Among the records that follow, find the line with "fill_sheet()" and the line with "bpy.data.objects.remove(obj)". Set down those lines and all lines between them exactly, without adding anything.
'''
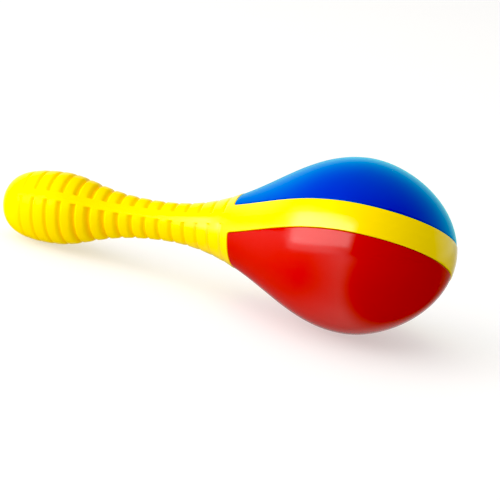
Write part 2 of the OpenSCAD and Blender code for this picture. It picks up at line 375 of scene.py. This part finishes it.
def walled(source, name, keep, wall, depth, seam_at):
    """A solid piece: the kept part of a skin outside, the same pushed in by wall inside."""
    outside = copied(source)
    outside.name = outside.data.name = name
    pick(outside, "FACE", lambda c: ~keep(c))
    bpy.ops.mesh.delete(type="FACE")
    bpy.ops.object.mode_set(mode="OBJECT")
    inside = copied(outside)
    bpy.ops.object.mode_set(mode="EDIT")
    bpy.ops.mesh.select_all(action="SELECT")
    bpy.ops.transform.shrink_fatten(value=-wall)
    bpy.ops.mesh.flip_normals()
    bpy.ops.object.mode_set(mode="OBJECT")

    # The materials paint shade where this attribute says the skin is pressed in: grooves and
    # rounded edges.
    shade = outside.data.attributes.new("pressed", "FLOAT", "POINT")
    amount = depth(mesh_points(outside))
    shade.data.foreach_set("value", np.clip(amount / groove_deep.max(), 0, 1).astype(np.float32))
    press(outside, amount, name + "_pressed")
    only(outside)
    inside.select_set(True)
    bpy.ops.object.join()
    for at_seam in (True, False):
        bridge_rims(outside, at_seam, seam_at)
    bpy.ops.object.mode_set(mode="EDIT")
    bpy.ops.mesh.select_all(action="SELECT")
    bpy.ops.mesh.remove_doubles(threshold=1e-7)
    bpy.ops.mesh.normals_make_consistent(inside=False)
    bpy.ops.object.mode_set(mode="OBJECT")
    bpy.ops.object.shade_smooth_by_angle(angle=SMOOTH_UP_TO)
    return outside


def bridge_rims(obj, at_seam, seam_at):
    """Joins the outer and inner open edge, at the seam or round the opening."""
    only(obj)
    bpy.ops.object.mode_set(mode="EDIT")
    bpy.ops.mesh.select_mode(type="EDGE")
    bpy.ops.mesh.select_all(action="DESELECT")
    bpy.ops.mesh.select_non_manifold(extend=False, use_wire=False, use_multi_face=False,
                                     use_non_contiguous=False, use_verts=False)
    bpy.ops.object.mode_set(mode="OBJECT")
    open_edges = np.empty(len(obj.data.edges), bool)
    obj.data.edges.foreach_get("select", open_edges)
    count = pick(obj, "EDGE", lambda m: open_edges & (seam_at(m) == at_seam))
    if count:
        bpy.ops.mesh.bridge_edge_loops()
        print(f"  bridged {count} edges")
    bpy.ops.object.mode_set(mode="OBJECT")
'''
'''
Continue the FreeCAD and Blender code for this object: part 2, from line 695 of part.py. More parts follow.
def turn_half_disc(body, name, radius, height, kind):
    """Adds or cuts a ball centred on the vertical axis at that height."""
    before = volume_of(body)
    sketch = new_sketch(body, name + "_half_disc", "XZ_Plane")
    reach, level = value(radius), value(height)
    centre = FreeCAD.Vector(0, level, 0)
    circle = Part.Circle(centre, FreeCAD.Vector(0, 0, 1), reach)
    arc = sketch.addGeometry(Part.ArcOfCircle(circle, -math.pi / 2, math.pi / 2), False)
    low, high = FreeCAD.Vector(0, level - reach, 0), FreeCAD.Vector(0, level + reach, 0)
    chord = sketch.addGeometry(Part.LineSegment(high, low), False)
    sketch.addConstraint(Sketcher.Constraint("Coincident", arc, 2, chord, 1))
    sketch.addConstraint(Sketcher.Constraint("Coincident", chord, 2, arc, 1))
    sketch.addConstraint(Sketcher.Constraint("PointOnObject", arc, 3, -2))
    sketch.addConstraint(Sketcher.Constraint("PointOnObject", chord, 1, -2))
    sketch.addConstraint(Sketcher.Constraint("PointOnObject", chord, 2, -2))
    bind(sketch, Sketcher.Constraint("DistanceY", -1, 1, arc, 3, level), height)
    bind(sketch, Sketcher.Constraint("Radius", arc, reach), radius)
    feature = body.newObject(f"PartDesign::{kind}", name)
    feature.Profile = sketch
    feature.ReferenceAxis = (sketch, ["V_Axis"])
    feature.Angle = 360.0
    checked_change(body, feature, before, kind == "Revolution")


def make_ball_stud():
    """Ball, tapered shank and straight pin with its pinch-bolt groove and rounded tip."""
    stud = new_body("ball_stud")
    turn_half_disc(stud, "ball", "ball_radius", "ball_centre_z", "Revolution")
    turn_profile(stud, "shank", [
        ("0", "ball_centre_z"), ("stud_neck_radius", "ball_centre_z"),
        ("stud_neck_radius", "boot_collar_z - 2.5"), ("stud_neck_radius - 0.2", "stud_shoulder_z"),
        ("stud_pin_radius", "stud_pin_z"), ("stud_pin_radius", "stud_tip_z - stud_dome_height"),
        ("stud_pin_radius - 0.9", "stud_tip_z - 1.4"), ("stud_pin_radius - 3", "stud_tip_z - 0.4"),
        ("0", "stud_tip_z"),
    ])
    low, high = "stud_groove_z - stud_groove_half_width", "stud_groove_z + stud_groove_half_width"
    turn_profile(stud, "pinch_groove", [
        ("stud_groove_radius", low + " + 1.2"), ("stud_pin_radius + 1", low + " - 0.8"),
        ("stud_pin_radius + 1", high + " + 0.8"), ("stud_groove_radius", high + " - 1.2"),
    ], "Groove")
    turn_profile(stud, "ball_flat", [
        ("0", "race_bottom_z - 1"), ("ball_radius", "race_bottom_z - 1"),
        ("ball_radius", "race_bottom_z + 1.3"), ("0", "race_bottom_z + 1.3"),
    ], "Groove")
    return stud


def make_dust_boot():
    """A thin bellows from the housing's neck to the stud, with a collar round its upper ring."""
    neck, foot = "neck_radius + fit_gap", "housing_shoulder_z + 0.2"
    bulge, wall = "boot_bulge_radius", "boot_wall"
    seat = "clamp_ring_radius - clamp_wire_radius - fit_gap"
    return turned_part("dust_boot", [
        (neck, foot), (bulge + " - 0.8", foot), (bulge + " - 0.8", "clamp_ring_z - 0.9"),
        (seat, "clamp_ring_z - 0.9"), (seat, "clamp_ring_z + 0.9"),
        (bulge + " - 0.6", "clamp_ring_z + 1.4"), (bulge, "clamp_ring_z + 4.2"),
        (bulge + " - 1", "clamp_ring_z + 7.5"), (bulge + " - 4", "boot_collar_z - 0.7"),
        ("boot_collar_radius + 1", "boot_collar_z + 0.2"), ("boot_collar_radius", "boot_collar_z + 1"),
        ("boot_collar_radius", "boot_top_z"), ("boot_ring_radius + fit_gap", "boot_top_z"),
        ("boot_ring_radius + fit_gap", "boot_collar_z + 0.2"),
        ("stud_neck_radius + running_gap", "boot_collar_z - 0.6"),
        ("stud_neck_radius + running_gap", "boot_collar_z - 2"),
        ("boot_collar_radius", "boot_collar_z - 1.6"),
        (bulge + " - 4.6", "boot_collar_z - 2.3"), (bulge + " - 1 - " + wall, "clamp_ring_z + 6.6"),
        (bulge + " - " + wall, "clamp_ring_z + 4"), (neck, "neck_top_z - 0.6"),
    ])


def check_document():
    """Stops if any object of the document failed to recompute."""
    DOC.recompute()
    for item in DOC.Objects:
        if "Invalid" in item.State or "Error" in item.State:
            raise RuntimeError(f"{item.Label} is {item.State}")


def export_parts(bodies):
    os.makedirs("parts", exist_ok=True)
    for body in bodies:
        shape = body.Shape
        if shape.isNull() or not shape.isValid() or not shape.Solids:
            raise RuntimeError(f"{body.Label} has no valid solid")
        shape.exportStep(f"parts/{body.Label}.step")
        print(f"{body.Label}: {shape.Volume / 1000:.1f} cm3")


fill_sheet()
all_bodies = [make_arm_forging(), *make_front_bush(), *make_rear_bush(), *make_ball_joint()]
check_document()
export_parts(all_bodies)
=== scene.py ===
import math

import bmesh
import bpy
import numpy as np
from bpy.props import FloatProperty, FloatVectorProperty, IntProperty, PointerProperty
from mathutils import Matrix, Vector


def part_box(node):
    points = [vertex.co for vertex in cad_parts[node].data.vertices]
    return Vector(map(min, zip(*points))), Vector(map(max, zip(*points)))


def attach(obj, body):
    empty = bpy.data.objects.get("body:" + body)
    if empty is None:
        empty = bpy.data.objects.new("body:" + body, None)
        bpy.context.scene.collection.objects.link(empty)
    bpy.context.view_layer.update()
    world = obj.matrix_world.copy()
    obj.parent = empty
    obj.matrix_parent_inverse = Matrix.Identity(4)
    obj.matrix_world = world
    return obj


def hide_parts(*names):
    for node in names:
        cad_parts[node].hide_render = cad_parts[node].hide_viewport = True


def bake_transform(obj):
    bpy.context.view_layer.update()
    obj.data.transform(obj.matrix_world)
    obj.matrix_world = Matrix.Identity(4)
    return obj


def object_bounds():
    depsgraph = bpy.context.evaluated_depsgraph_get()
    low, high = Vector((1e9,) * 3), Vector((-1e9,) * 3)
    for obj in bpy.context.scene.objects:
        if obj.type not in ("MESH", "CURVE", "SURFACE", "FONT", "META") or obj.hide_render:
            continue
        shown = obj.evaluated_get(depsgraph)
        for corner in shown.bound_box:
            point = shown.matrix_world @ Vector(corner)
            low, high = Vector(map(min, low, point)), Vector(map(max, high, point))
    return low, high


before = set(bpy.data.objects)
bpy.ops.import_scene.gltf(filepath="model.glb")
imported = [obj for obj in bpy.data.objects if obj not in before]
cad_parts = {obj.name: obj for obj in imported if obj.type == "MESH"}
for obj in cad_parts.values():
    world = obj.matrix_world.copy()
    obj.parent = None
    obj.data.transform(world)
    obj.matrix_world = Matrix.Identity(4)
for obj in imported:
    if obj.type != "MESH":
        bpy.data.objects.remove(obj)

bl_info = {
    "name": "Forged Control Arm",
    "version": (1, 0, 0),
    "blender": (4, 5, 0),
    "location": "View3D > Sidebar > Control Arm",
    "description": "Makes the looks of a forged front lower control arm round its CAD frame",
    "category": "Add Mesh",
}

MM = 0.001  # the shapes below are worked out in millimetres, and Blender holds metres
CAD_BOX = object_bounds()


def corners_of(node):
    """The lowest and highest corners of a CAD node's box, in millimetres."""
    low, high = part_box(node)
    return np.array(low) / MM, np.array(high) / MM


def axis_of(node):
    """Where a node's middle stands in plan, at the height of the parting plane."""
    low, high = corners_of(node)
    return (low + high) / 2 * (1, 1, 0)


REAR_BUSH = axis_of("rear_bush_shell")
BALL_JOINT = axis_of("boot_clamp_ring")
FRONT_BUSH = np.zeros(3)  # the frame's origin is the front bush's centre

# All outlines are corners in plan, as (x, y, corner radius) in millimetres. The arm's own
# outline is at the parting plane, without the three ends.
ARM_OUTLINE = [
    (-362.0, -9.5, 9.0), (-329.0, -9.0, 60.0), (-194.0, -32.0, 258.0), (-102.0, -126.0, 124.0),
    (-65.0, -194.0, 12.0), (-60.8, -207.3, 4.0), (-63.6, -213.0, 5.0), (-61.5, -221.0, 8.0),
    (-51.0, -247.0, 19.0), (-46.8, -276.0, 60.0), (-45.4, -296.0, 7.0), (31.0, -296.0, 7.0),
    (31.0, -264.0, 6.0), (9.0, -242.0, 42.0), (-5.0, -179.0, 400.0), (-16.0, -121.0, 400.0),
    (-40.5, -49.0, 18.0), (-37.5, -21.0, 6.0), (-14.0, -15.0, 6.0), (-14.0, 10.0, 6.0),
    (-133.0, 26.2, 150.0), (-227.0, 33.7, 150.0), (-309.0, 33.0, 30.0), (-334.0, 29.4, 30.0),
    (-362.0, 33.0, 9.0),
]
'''
__Solution to this exercise__:
fill_sheet()
all_bodies = [make_arm_forging(), *make_front_bush(), *make_rear_bush(), *make_ball_joint()]
check_document()
export_parts(all_bodies)
=== scene.py ===
import math

import bmesh
import bpy
import numpy as np
from bpy.props import FloatProperty, FloatVectorProperty, IntProperty, PointerProperty
from mathutils import Matrix, Vector


def part_box(node):
    points = [vertex.co for vertex in cad_parts[node].data.vertices]
    return Vector(map(min, zip(*points))), Vector(map(max, zip(*points)))


def attach(obj, body):
    empty = bpy.data.objects.get("body:" + body)
    if empty is None:
        empty = bpy.data.objects.new("body:" + body, None)
        bpy.context.scene.collection.objects.link(empty)
    bpy.context.view_layer.update()
    world = obj.matrix_world.copy()
    obj.parent = empty
    obj.matrix_parent_inverse = Matrix.Identity(4)
    obj.matrix_world = world
    return obj


def hide_parts(*names):
    for node in names:
        cad_parts[node].hide_render = cad_parts[node].hide_viewport = True


def bake_transform(obj):
    bpy.context.view_layer.update()
    obj.data.transform(obj.matrix_world)
    obj.matrix_world = Matrix.Identity(4)
    return obj


def object_bounds():
    depsgraph = bpy.context.evaluated_depsgraph_get()
    low, high = Vector((1e9,) * 3), Vector((-1e9,) * 3)
    for obj in bpy.context.scene.objects:
        if obj.type not in ("MESH", "CURVE", "SURFACE", "FONT", "META") or obj.hide_render:
            continue
        shown = obj.evaluated_get(depsgraph)
        for corner in shown.bound_box:
            point = shown.matrix_world @ Vector(corner)
            low, high = Vector(map(min, low, point)), Vector(map(max, high, point))
    return low, high


before = set(bpy.data.objects)
bpy.ops.import_scene.gltf(filepath="model.glb")
imported = [obj for obj in bpy.data.objects if obj not in before]
cad_parts = {obj.name: obj for obj in imported if obj.type == "MESH"}
for obj in cad_parts.values():
    world = obj.matrix_world.copy()
    obj.parent = None
    obj.data.transform(world)
    obj.matrix_world = Matrix.Identity(4)
for obj in imported:
    if obj.type != "MESH":
        bpy.data.objects.remove(obj)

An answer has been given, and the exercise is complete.